STORED DATA
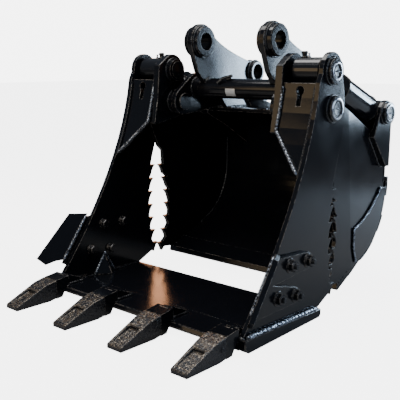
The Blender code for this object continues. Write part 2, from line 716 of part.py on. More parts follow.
def make_adapter(name, centre):
    """Weld-on adapter: a block before the lip, a leg on top of it and a nose inside the tooth."""
    block = [(TOOTH_LENGTH + 0.001, 0.003), (0.236, 0.005), (EDGE_FRONT - GAP * 2, 0.0292),
             (EDGE_FRONT + 0.0095, EDGE_TOP + GAP), (0.275, EDGE_TOP + GAP), (0.275, 0.096),
             (TOOTH_LENGTH + 0.001, 0.088)]
    obj = plate(name, block, centre - 0.042, centre + 0.042, PAINT, jaw, edge=0)
    leg = [(0.262, EDGE_TOP + GAP), (0.376, EDGE_TOP + GAP), (0.376, 0.056), (0.290, 0.092), (0.262, 0.0955)]
    join(obj, f"{name}_leg", plate_mesh(f"{name}_leg", leg, centre - 0.0205, centre + 0.0205))
    chamfer(obj, 0.004)
    join(obj, f"{name}_nose", nose_mesh(f"{name}_nose", centre, 0.0))


def nose_mesh(name, centre, clearance):
    """The tapered nose, or with clearance the pocket that takes it."""
    bm = bmesh.new()
    bmesh.ops.create_cube(bm, size=1.0)
    front, rear = 0.112 - clearance, TOOTH_LENGTH + 0.004
    for vert in bm.verts:
        at_front = vert.co.y < 0
        half = (0.020 if at_front else 0.030) + clearance
        low, high = (0.014, 0.036) if at_front else (0.012, 0.072)
        level = high + clearance if vert.co.z > 0 else low - clearance
        vert.co = (centre + math.copysign(half, vert.co.x), front if at_front else rear, level)
    return finish_mesh(bm, name)


def make_tooth(name, centre):
    """Cast tooth: a wedge with a flat bottom, a hollow in its top and a pocket for the nose."""
    outline = [(0.0, 0.0), (0.170, 0.0), (TOOTH_LENGTH, 0.006), (TOOTH_LENGTH, TOOTH_HEIGHT),
               (0.150, 0.078), (0.0, 0.018)]
    mesh = plate_mesh(name, outline, centre - TOOTH_WIDTH / 2, centre + TOOTH_WIDTH / 2)
    for vert in mesh.vertices:
        width = TIP_WIDTH + (TOOTH_WIDTH - TIP_WIDTH) * vert.co.y / TOOTH_LENGTH
        vert.co.x = centre + (vert.co.x - centre) * width / TOOTH_WIDTH
    obj = add_object(name, mesh, "cast_steel", jaw)
    hollow = box_mesh(f"{name}_hollow", (centre - 0.027, 0.020, 0.0), (centre + 0.027, 0.108, 0.030))
    slope = 0.3
    for vert in hollow.vertices:
        vert.co.z += 0.014 + slope * vert.co.y
    join(obj, f"{name}_hollow", hollow, "DIFFERENCE")
    chamfer(obj, 0.003)
    join(obj, f"{name}_pocket", nose_mesh(f"{name}_pocket", centre, 0.0006), "DIFFERENCE")


# ---------------------------------------------------------------- cylinders

def along_cylinder(distance, side):
    """A point on the cylinder's axis, a distance from its rear pin."""
    rear = Vector((side * CYLINDER_X, *CYLINDER_PIN))
    front = Vector((side * CYLINDER_X, *ROD_PIN))
    return rear + (front - rear).normalized() * distance


def cylinder_eye(target, name, centre, side):
    x_from, x_to = CYLINDER_X - EYE_HALF_WIDTH, CYLINDER_X + EYE_HALF_WIDTH
    low, high = sorted((side * x_from, side * x_to))
    join(target, name, rod_mesh(name, (low, *centre), (high, *centre), EYE_R, BARREL_SEGMENTS))


def make_cylinder(label, side):
    barrel_pivot = add_empty(f"cylinder_pivot_{label}", (side * CYLINDER_X, *CYLINDER_PIN))

    def bar(name, start, stop, radius):
        return rod_mesh(name, along_cylinder(start, side), along_cylinder(stop, side), radius, BARREL_SEGMENTS)

    name = f"cylinder_barrel_{label}"
    barrel = add_object(name, bar(name, BARREL_START, GLAND_END, BARREL_R), PAINT, barrel_pivot)
    cylinder_eye(barrel, f"{name}_eye", CYLINDER_PIN, side)
    join(barrel, f"{name}_chamber", bar(f"{name}_chamber", *CHAMBER, CHAMBER_R), "DIFFERENCE")
    join(barrel, f"{name}_gland", bar(f"{name}_gland", CHAMBER[1] - 0.01, GLAND_END + 0.01, ROD_R + 0.001),
         "DIFFERENCE")
    bore(barrel, CYLINDER_PIN, CYLINDER_PIN_R + 0.0005, 0.36, 0.51, side)
    smooth(barrel)

    name = f"cylinder_rod_{label}"
    length = math.dist(CYLINDER_PIN, ROD_PIN)
    rod = add_object(name, bar(name, PISTON[0] + 0.005, length - EYE_R + 0.012, ROD_R), "chrome_rod", barrel_pivot)
    join(rod, f"{name}_piston", bar(f"{name}_piston", *PISTON, CHAMBER_R - 0.0006))
    cylinder_eye(rod, f"{name}_eye", ROD_PIN, side)
    bore(rod, ROD_PIN, ROD_EYE_BORE_R, 0.36, 0.51, side)
    smooth(rod)


for item in list(bpy.data.objects):
    bpy.data.objects.remove(item, do_unlink=True)
bucket = new_collection("clamshell_bucket")
cutters = new_collection("cutters")
materials = make_materials()
jaw = add_empty("jaw_hinge", (0.0, *HINGE))
make_back_shell()
make_jaw()
for cylinder_label, cylinder_side in SIDES.items():
    make_cylinder(cylinder_label, cylinder_side)
for item in [*bucket.objects, *cutters.objects]:
    if item.parent is None:
        item.location.y -= MIDDLE_Y
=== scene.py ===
"""Looks for the clamshell excavator bucket: gloss paint, cast teeth, welds, bolts, pins and oil lines.

Metres, in the CAD's own frame. `at` places a point by its distance behind the tooth tips.
"""
import json
import math

import bmesh
import bpy
from mathutils import Matrix, Vector


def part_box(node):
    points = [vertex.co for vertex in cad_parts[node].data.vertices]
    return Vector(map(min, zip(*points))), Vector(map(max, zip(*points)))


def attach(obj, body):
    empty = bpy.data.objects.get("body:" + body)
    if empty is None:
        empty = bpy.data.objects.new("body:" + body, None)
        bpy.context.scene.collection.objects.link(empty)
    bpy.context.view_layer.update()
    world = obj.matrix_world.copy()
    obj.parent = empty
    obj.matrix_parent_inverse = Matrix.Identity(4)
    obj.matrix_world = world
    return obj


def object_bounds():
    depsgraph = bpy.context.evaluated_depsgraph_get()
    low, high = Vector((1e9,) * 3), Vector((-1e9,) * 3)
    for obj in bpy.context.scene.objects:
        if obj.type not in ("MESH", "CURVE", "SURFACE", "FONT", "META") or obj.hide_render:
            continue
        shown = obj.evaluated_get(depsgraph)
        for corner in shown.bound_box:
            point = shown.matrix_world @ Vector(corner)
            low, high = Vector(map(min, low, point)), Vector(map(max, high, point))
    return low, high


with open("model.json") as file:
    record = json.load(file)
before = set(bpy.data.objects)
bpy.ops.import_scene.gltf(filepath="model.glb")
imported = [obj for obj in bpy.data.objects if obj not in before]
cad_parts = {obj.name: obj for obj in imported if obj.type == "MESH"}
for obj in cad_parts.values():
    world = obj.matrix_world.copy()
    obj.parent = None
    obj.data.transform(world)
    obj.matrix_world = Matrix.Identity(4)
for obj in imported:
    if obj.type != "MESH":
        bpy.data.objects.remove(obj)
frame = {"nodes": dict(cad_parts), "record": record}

CAD_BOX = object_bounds()
FRONT = CAD_BOX[0].y
SIDES = {"right": 1, "left": -1}
PAINT = "gloss_black_paint"
CAST = "cast_steel"
STEEL = "pin_steel"
CHROME = "chrome_rod"


def at(x, y, z):
    return Vector((x, FRONT + y, z))


def span(node):
    """A CAD node's box, with Y measured from the tooth tips."""
    low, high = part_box(node)
    return Vector((low.x, low.y - FRONT, low.z)), Vector((high.x, high.y - FRONT, high.z))


def middle(node):
    low, high = span(node)
    return (low + high) / 2


# ---------------------------------------------------------------- materials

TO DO
In the listing above, find the line containing "bore(barrel, CYLINDER_PIN, CYLINDER_PIN_R" and the line containing "if empty is", then repeat those two lines and everything between them exactly.

ANSWER FOR THIS EXERCISE
    bore(barrel, CYLINDER_PIN, CYLINDER_PIN_R + 0.0005, 0.36, 0.51, side)
    smooth(barrel)

    name = f"cylinder_rod_{label}"
    length = math.dist(CYLINDER_PIN, ROD_PIN)
    rod = add_object(name, bar(name, PISTON[0] + 0.005, length - EYE_R + 0.012, ROD_R), "chrome_rod", barrel_pivot)
    join(rod, f"{name}_piston", bar(f"{name}_piston", *PISTON, CHAMBER_R - 0.0006))
    cylinder_eye(rod, f"{name}_eye", ROD_PIN, side)
    bore(rod, ROD_PIN, ROD_EYE_BORE_R, 0.36, 0.51, side)
    smooth(rod)


for item in list(bpy.data.objects):
    bpy.data.objects.remove(item, do_unlink=True)
bucket = new_collection("clamshell_bucket")
cutters = new_collection("cutters")
materials = make_materials()
jaw = add_empty("jaw_hinge", (0.0, *HINGE))
make_back_shell()
make_jaw()
for cylinder_label, cylinder_side in SIDES.items():
    make_cylinder(cylinder_label, cylinder_side)
for item in [*bucket.objects, *cutters.objects]:
    if item.parent is None:
        item.location.y -= MIDDLE_Y
=== scene.py ===
"""Looks for the clamshell excavator bucket: gloss paint, cast teeth, welds, bolts, pins and oil lines.

Metres, in the CAD's own frame. `at` places a point by its distance behind the tooth tips.
"""
import json
import math

import bmesh
import bpy
from mathutils import Matrix, Vector


def part_box(node):
    points = [vertex.co for vertex in cad_parts[node].data.vertices]
    return Vector(map(min, zip(*points))), Vector(map(max, zip(*points)))


def attach(obj, body):
    empty = bpy.data.objects.get("body:" + body)
    if empty is None:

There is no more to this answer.